2. It Should Be Attention-Grabbing
Unleash your creativity here. It should make them want to read more. Put a little bit of heart and soul into your UVP as it is quite literally your branding statement, marketing slogan, lead magnet, and sales pitch all in one.
There are several ways you can write an attention-grabbing UVP. Go for a play on words to write a pun or make a joke. You could use a current trend to draft a temporary and unique UVP. Try to keep it unique and attention-grabbing by using visuals to explain or complement your words.
It’s not always necessary to use a unique set of words to describe your services. You can even use an unorthodox means of communication to win over your clientele. Use graphics, animations, and doodle videos to communicate your UVP with your clientele. Even if you offer a lot more payment options than your competitors, use it to your advantage.
3. It Should Be Relevant
It goes without saying that your UVP should be true to your brand and your business. If you try to use another business in another market or niche as inspiration, you run the risk of creating content that isn’t relevant to you or your audience. Make sure you do an audience analysis to make sure you know who you are writing for and then write accordingly.
Keep your services in mind, your end goal in mind, your brand’s uniqueness in mind, but most of all, your customers in mind when writing a UVP. You will have to write for those you want to attract.
4. It Must Be Concise
You cannot write a half a page block of text and call it a UVP. But it should not be a one-liner either as that is more of a slogan or a marketing chant. You need to find the perfect balance so try to summarise all that you want to relay to the customers in around three to four lines maximum.
Write down all the points you want to cover. Merge any two to three points into one wherever you can. Put all the points together into two to three statements. Once you have it, you can go over the statement one more time and eliminate all the unnecessary points or those that are repetitive.
Once you have a two-to-four-line proposition that sounds true to your brand, you should be good to go. It can be used in the hero section of your site or sales letter. That is often where a headline and subheading go along with a relevant image.
5. It Should Be Clear and Well-Written
Grammatical errors and vague, confusing statements will get you nowhere.
Even if you want to write the statement yourself, you can hire a helper to go over it, edit and make changes if needed. As an online course creator, you need to ensure your content is up to par and incredibly high-quality, as that will help you establish yourself as an authority.
6. It should Be Straightforward But Difficult to Copy
Just because you are trying to establish yourself as an expert does not mean you should write statements that are overly complex or difficult to follow. Make sure the statement is pretty straightforward, easy to understand, simple yet unique to your brand.
The more unique or personalized it is, the better it will be for your business as it will be harder to copy or plagiarise. Add in as many brand-specialized references as possible to ensure you don’t have to fight for copyrights or accuse competitors of plagiarising your UVP.
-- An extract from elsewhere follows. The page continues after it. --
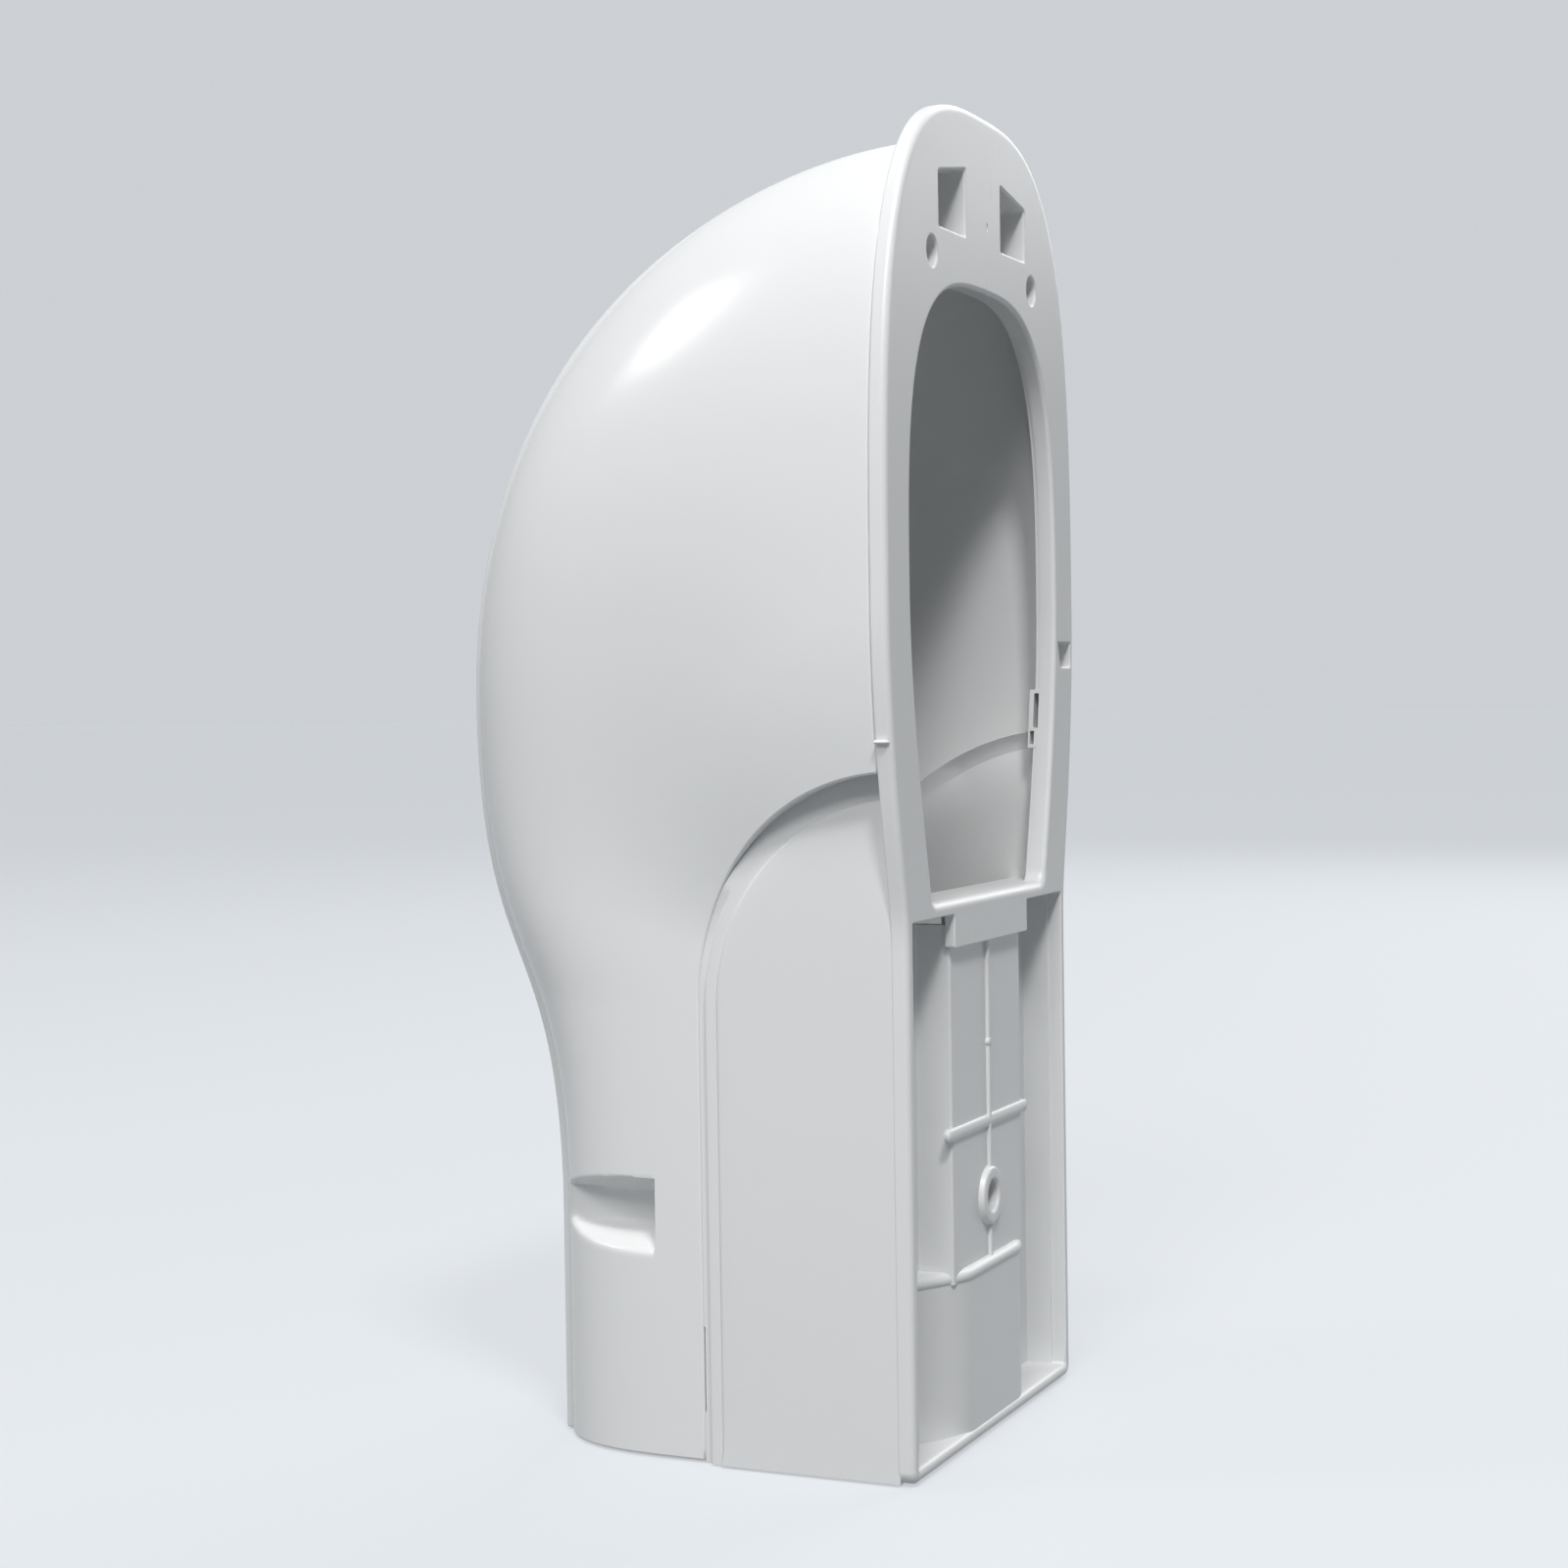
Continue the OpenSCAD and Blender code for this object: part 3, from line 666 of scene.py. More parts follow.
def opening_line(b):
    """Closed outline of the opening in x and z, from the middle of its foot round the right
    side to the top and back down the left: a rounded lower corner, a side that swells as a
    sine up to the widest height, and a superellipse over the top."""
    foot, low, corner = b.open_foot, b.open_z, b.open_round
    a = np.linspace(0, math.pi / 2, 7)
    turn = np.column_stack([foot - corner * (1 - np.sin(a)), low + corner * (1 - np.cos(a))])
    start = low + corner
    t = np.linspace(0, 1, 37)[1:, None]
    rise = np.hstack([foot + (b.open_half - foot) * np.sin(np.pi / 2 * t),
                      start + (b.open_wide_z - start) * t])
    head = oval_top(b.open_half, b.open_wide_z, b.open_top, b.open_square, 44)
    sill = np.column_stack([np.linspace(0, turn[0, 0], 9)[:-1], np.full(8, low)])
    return both_sides(np.concatenate([sill, turn, rise, head]))


def window_line(b, more=0.0, free=0.0):
    """Outline of one window: an upright four-sided hole whose top edge falls outwards. It
    grows by more at its foot and sides, and its top is lowered by free."""
    out = b.window_in + b.window_w
    fall = b.window_w * math.tan(math.radians(b.window_tilt))
    top = b.window_z + b.window_h - free
    return np.array([[b.window_in - more, b.window_z - more], [out + more, b.window_z - more],
                     [out + more, top - fall], [b.window_in - more, top]])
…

7. It Must Include the Main Features of Benefits
Udemy is famous for being the one-stop-shop for all your learning needs and requirements. It ensures the provision of several courses in over 13 categories and 9 languages.
That is the main feature or benefit that it uses to market its courses. It also claims to offer free courses to make e-learning accessible and affordable for everyone.
Make sure your UVP includes the main features and benefits of using your business. Try not to copy everything from competitors and include what you think will attract your customers. But make sure your UVP consists of all the features and benefits.
8. It Should End with How the Customers Can Benefit From it.
Your UVP must let your customers know exactly what you are offering them. If your online health and fitness courses can help them become more fit and lose weight within 4 weeks or so, let them know that.
However, you may not be able to include the value or benefits your customers will get from each course, so make sure you have a generalized goal for all your courses. It could be anything from helping learners become experts in the field of their choice or improving their skill set.
You can even provide them guarantees or let them know that all course instructors are professionals with expertise in their relative fields.
9. Include a CTA!
Lastly, but most importantly, you should include a Call to Action such as ‘Sign-Up! It’s Free!’, or you can include an offer in your CTA such as ‘Sign-up Now and Get 25% Off your first Two Courses.’
A CTA is important as it helps you make the sale. Your viewers read through all the benefits they can get from your business, and the CTA helps you sell the product almost immediately. Your Unique Value Proposition will help you build long-lasting relationships with your customers as it is more of a life-long promise that you make to your potential customers.
Frequently Asked Questions on UVPs
How do you identify a unique value proposition?
To identify a unique value proposition, you need to know what makes your product or service different from others in your market. Ask yourself what benefit your product or service offers that others do not. It could be a unique feature, a more affordable price point, or better quality.
Once you identify what sets your offering apart, you can craft a message that highlights this. Put that at the center of your marketing strategy.
Keep in mind that your unique value proposition should be clear. It should also be concise and easy for potential customers to understand.
What are examples of unique value propositions?
There are many different elements that can make up a UVP. For example, unique features, superior quality, or better customer service are UVPs.
You may also have a unique selling point (USP). This is a feature of your product or service not offered by anyone else. Whatever it is that makes your business unique, make sure to highlight it in your UVP.
If you’re not sure how to create a UVP for your business, start by looking at your competition. What are they offering, and how can you do better?
Keep in mind that your UVP should be realistic and achievable; don’t make promises you can’t keep! Once you’ve figured out what makes your business unique, craft a simple statement to convey it.
What is the difference between a unique value proposition vs unique selling proposition?
A unique selling proposition (USP) summarizes how your company, product, or service is different from your competitors.
It’s often used in advertising and marketing materials to help prospects understand what you offer and why they should buy from you.
A unique value proposition (UVP) is like a USP, but it goes beyond outlining what makes your product or service unique. It also explains how your unique offering will provide value to your target customer and help them solve a specific problem.
A UVP is shorter and more focused than a USP.
To sum it up, a USP targets what makes you different, while a UVP explains how that difference benefits your customer.
You’ve seen all the elements of a unique value proposition now so you start putting one together for your company. Remember, it can always evolve over time. Your first version doesn’t have to be your last version. Listen to your customers and you can evolve your UVP to keep up with the trends in your industry. This will help you outlast the competition and gain your foothold in the industry.